## Given problem
Find the string "that" in the data, then copy every line where it is found.
===== Data shown =====
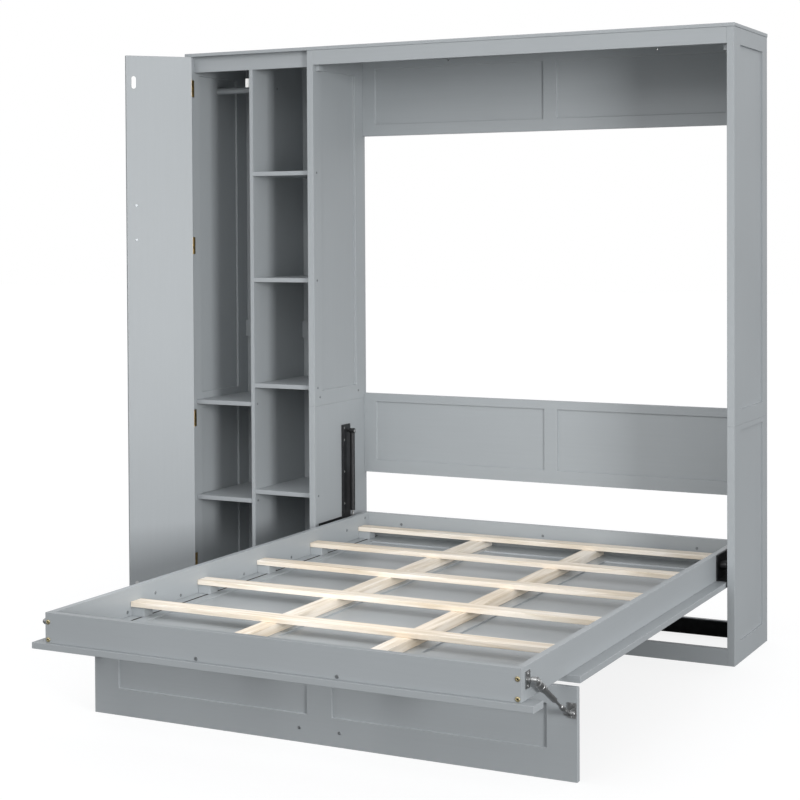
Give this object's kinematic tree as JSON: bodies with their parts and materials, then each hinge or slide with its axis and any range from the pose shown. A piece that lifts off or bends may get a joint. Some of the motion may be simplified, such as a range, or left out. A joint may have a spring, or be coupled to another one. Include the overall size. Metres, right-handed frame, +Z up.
{
  "type": "murphy wall bed",
  "caption": "Fold-down wall bed in a shallow painted cabinet, with a hinged leg panel, gas lift struts and a narrow side closet that has open shelves and one hinged door.",
  "frame": {"origin": "centre of the underside of the front base rail of the bed cabinet, on the floor", "axes": "+X to the right seen from the room, along the cabinet; +Y back towards the wall; +Z up"},
  "size_m": [2.2651, 2.055, 2.1],
  "materials": {
    "grey_paint": "satin grey paint on board",
    "pine": "bare planed pine",
    "black_metal": "satin black powder coat",
    "steel_rod": "satin zinc",
    "brass": "brass plated",
    "zinc_screw": "screw heads",
    "white_plastic": "moulded",
    "clear_bumper": "soft"
  },
  "bodies": {
    "cabinet": {"right_side_lower": "grey_paint", "right_side_upper": "grey_paint", "partition_lower": "grey_paint", "partition_upper": "grey_paint", "closet_side": "grey_paint", "top_board": "grey_paint", "top_rail": "grey_paint", "base_rails": "grey_paint", "base_stiffener": "black_metal", "upper_back_panel": "grey_paint", "lower_back_panel": "grey_paint", "stop_blocks": "grey_paint", "closet_top_rail": "grey_paint", "closet_plinth": "grey_paint", "closet_floor": "grey_paint", "divider": "grey_paint", "closet_back_lower": "grey_paint", "closet_back_upper": "grey_paint", "closet_back_batten": "grey_paint", "open_shelves": "grey_paint", "door_bay_shelves": "grey_paint", "clothes_rod": "steel_rod", "door_catch": "white_plastic", "cabinet_screws": "steel_rod", "left_lift_bracket": "black_metal", "right_lift_bracket": "black_metal", "door_hinge_leaves_cabinet": "brass"},
    "bed": {"left_rail": "grey_paint", "right_rail": "grey_paint", "head_rail": "grey_paint", "foot_rail": "grey_paint", "side_ledges": "grey_paint", "foot_ledge": "grey_paint", "face_panel": "grey_paint", "bearers": "pine", "slat_blocks": "grey_paint", "slats": "pine", "corner_bolts": "brass", "rail_screws": "zinc_screw", "left_bed_bracket": "black_metal", "right_bed_bracket": "black_metal", "leg_hinge_leaves_bed": "brass", "stay_rail_brackets": "black_metal"},
    "leg": {"leg_panel": "grey_paint", "leg_pull": "black_metal", "leg_pull_screws": "steel_rod", "leg_hinge_leaves_leg": "brass", "stay_leg_brackets": "black_metal"},
    "door": {"door_panel": "grey_paint", "door_pull": "black_metal", "door_pull_screws": "steel_rod", "door_strike": "white_plastic", "door_bumper": "clear_bumper", "door_hinge_leaves_door": "brass"},
    "lift_tube_pair": {"left_strut_tube": "black_metal", "right_strut_tube": "black_metal"},
    "lift_rod_pair": {"left_strut_rod": "steel_rod", "right_strut_rod": "steel_rod"},
    "stay_rod_pair": {"stay_rods": "steel_rod"},
    "stay_tube_pair": {"stay_tubes": "steel_rod"}
  },
  "joints": [
    {"name": "bed_lift", "type": "hinge", "parent": "cabinet", "child": "bed", "pos_m": [0, 0.055, 0.318], "axis": [-1, 0, 0], "range_deg": [0, 90]},
    {"name": "leg_fold", "type": "hinge", "parent": "bed", "child": "leg", "pos_m": [0, -1.342, 0.25], "axis": [-1, 0, 0], "range_deg": [0, 90]},
    {"name": "door_swing", "type": "hinge", "parent": "cabinet", "child": "door", "pos_m": [-1.2975, -0.014, 1.07], "axis": [0, 0, 1], "range_deg": [-46.3, 133.7]},
    {"name": "lift_strut_swing", "type": "hinge", "parent": "cabinet", "child": "lift_tube_pair", "pos_m": [0, 0.241, 0.672], "axis": [-1, 0, 0], "range_deg": [0, 17.38]},
    {"name": "lift_strut_slide", "type": "slide", "parent": "lift_tube_pair", "child": "lift_rod_pair", "axis": [0, 0, -1], "range_m": [0, 0.229]},
    {"name": "stay_swing", "type": "hinge", "parent": "leg", "child": "stay_rod_pair", "pos_m": [0, -1.392, 0.188], "axis": [1, 0, 0], "range_deg": [0, 115.49]},
    {"name": "stay_slide", "type": "slide", "parent": "stay_rod_pair", "child": "stay_tube_pair", "axis": [0, 0.8491, -0.5282], "range_m": [0, 0.0495]}
  ],
  "couplings": [
    {"joint": "lift_strut_swing", "follows": "bed_lift", "ratio": 0.19309},
    {"joint": "lift_strut_slide", "follows": "bed_lift", "m_per_rad": 0.14568},
    {"joint": "stay_swing", "follows": "leg_fold", "ratio": 1.2832},
    {"joint": "stay_slide", "follows": "leg_fold", "m_per_rad": 0.031373}
  ]
}
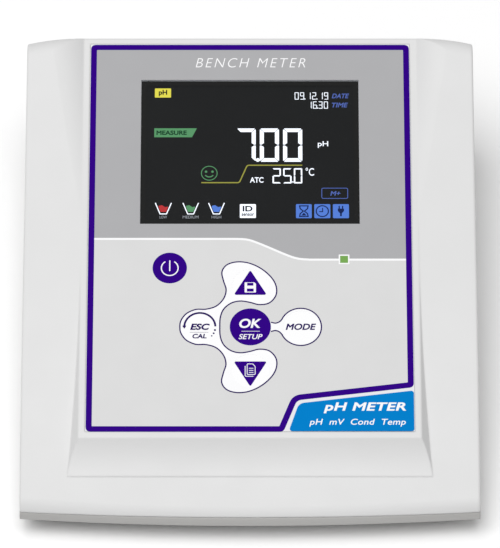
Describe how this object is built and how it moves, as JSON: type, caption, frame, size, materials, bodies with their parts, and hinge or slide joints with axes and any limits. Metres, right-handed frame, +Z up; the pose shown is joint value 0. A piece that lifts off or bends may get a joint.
=====
## Correct answer
Give this object's kinematic tree as JSON: bodies with their parts and materials, then each hinge or slide with its axis and any range from the pose shown. A piece that lifts off or bends may get a joint. Some of the motion may be simplified, such as a range, or left out. A joint may have a spring, or be coupled to another one. Include the overall size. Metres, right-handed frame, +Z up.
  "caption": "Fold-down wall bed in a shallow painted cabinet, with a hinged leg panel, gas lift struts and a narrow side closet that has open shelves and one hinged door.",
Describe how this object is built and how it moves, as JSON: type, caption, frame, size, materials, bodies with their parts, and hinge or slide joints with axes and any limits. Metres, right-handed frame, +Z up; the pose shown is joint value 0. A piece that lifts off or bends may get a joint.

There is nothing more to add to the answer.